After high school, he first went north to college in Vermont and then West, racing and competing, floating through ski towns like Jackson, securing podiums at international races in the Andes and Alps. While he never won the World Cup, as Wiess says, he narrowly missed qualifying for the 2002 Salt Lake City Olympics—the second-ever Winter Games to feature snowboarding. 

It’s a passion-filled and exhausting and lonely way to live; it’s a life built on the violent rhythms of snowfall, on the risks of broken backs and broken hearts. My parents left family, friends, and livelihoods behind for snow. My friends left high school, skipped out of college, and lived out of cars. And when it’s bad, it’s bad: my mom always told me the story of the two little girls she saw in the waiting room in the Jackson emergency room, who watched on silently as a doctor explained to them that their mom and dad had died in a skiing accident. 
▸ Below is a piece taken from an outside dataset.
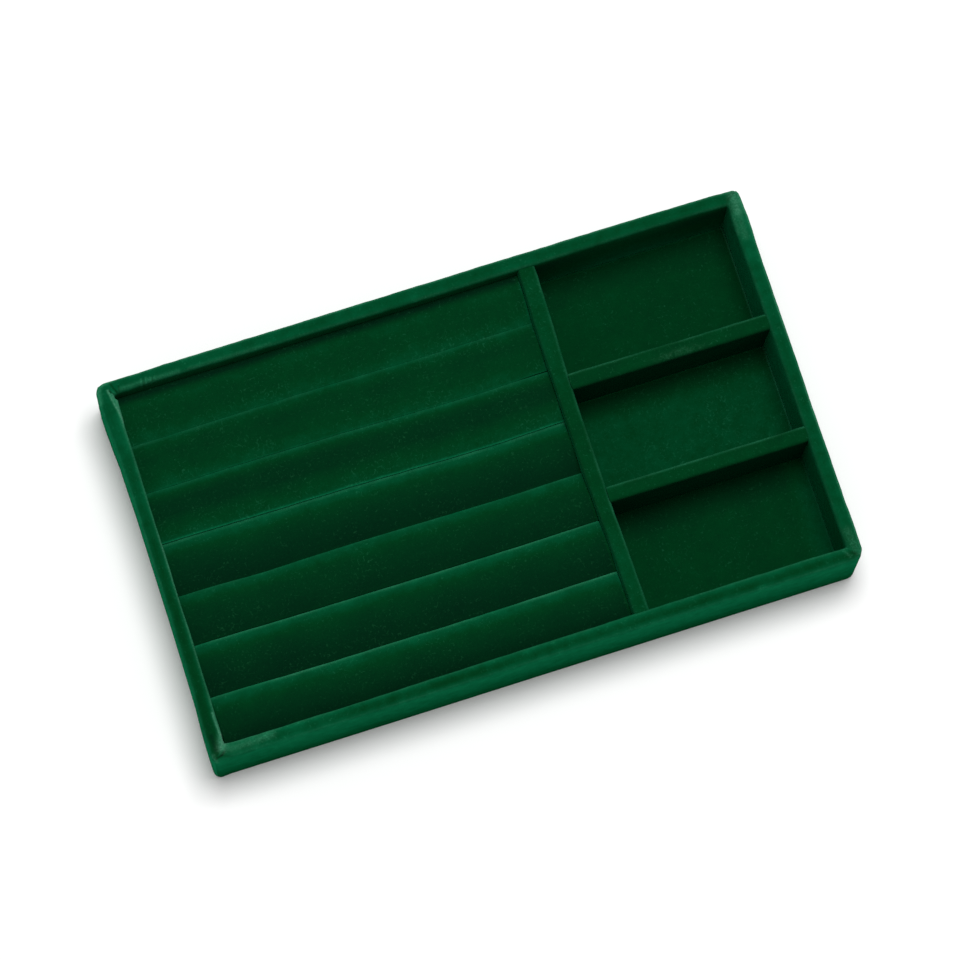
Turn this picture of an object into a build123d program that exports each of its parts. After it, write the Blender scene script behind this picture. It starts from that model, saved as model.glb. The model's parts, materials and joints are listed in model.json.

“After living out West, I moved back east, to be with my family, and I started a boat cleaning business,” Blagys said. “It made me appreciate Connecticut more, after living out in the middle of the country.”

Blagys doesn’t elaborate. I understand him; the land is smoother, easier out here by the sea. The skiing, and the people who love to ski, are too.

“People appreciate going to the mountains here. We appreciate our little mountains, our Monday night racing,” Blagys said. “Nobody is alone here. The club makes sure nobody skis alone.”

This is why Kate came to the ski club. 12 years ago, she was newly divorced and newly sober. That’s when a club member approached her. As she recounts the story: “He goes ‘so I hear you ski’ he goes ‘So, you should join the ski club.’ And I said ‘I don’t want to join. I’m not dating this and that. I’m a single woman. I don’t want to go anywhere.’ And he goes ‘Just come. We ski. That’s what we do.’” That Thursday, she showed up. She was given a seat next to another sober club member. The pair would become best friends: all these years later, they host Galentine’s brunches and scuba dive in Aruba. 

“She goes, ‘You’re gonna need a lot more Christmas cards this year. About 300 of them.’ She goes, ‘Cause we have one big family here,’” said Kate, laughing. She wore an American flag infinity scarf, she had red hair and red boots, and she laughed with her whole body. She’s found her people, she’s at ease here. So are all the members, it seems: the night is all banter and shining eyes.  

I wonder what the magic is. I wonder if it has to do with skiers, with a life lived in worship of snow, mountains, and gravity, a life of constant humility. Or, it might be something simpler, a peace found among people who love the same thing. For now, what I can say for certain is that the Harugari Club, on cold Thursday nights, is a happy place.